The Court rejected the Purchaser’s submission and found that the liquidators were required to establish that, on the balance of probabilities, the consideration payable under the Sale Agreement was less than both of the limbs contained in s 588FDB.


The Court concluded that the Sale Agreement was a “brazen and audacious example” of a phoenix transaction and made, inter alia, the following observations.

  1. No explanation had been given as to why it was necessary to urgently sell the business rather than leave the process of the sale of what assets the Company had to the liquidators.
  2. Instead, Ms Haynes with her advisors, de Jonge Read, executed a plan designed to place the assets of the Company beyond the reach of its creditors.
  3. There was no attempt to sell the assets on the open market and, to the contrary, the sale was negotiated in secret.
  4. In obtaining the various valuations for the Company, Ms Haynes varied the forecasted inputs at her whim in an attempt to arrive at what she considered to be an acceptable valuation.

The Court found that the best price reasonably obtainable for the assets was not less than the market value, and QPC had expressed interest in purchasing them for an amount that was significantly higher than the sale price under the Sale Agreement.  The value of the assets was illustrated by the fact that QPC was willing to fund the liquidators for conducting the proceeding and the same observation could be made in relation to the Purchaser’s willingness to apply significant resources to maintain its rights under the Sale Agreement.

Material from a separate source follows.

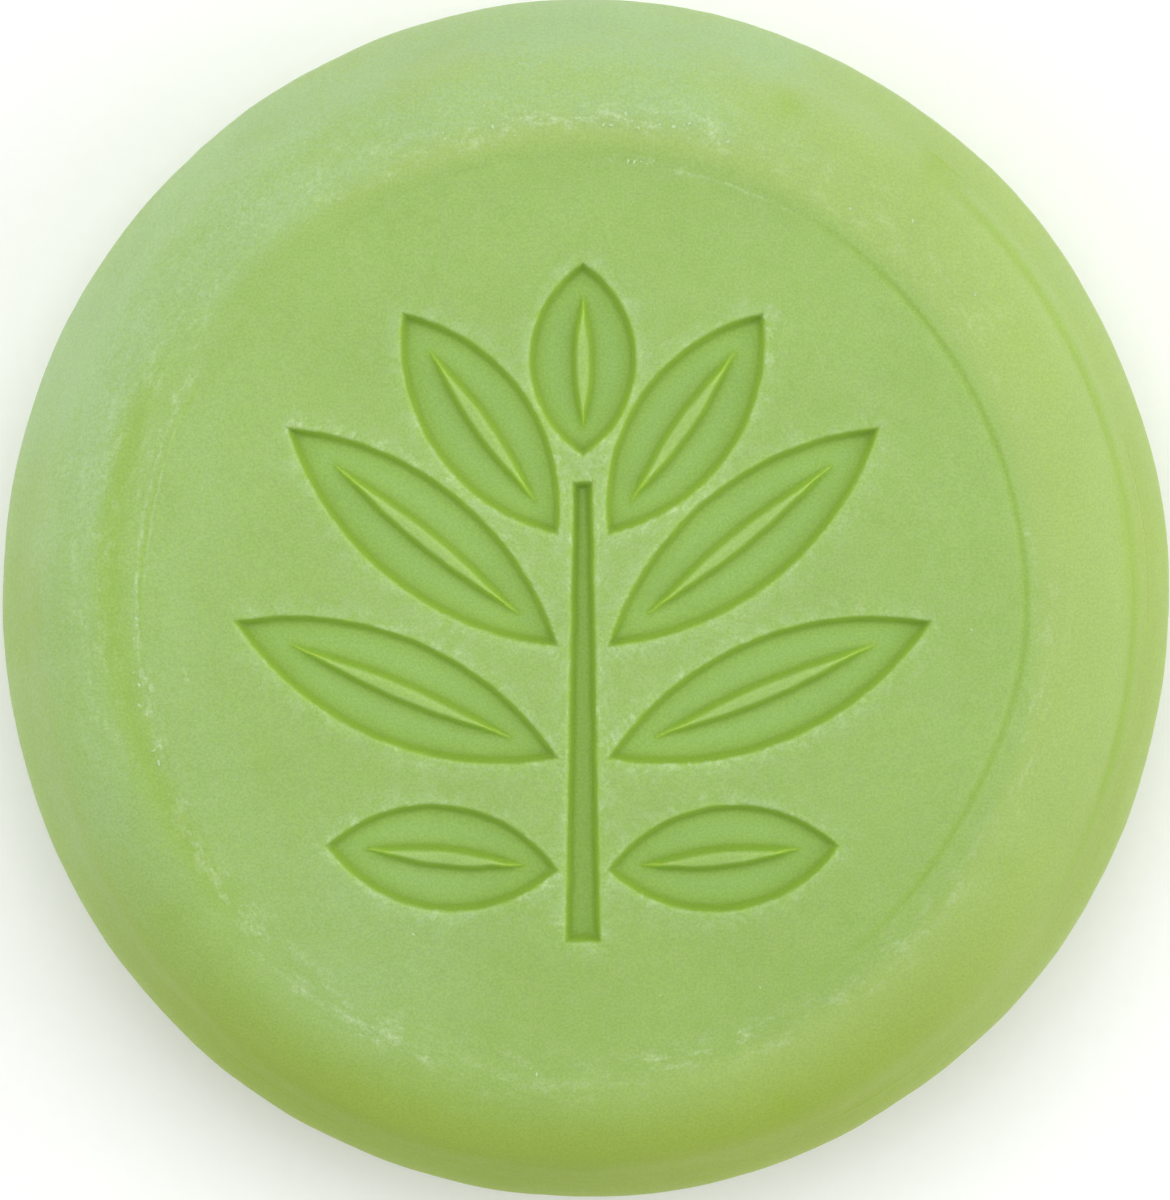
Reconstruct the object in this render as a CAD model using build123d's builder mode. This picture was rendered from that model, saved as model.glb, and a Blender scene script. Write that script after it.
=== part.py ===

On this basis the Court concluded that the Sale Agreement was contrary to s 588FDB(1) and voidable pursuant to s 588FE(6B) of the Act.  As such, the jurisdiction of the Court was attracted under s 588FF.  In the circumstances, the Court found that, notwithstanding the potential inconveniences and difficulties, a declaration that the Sale Agreement was void and the necessary ancillary orders were warranted.  This included requiring the Purchaser to transfer back the assets.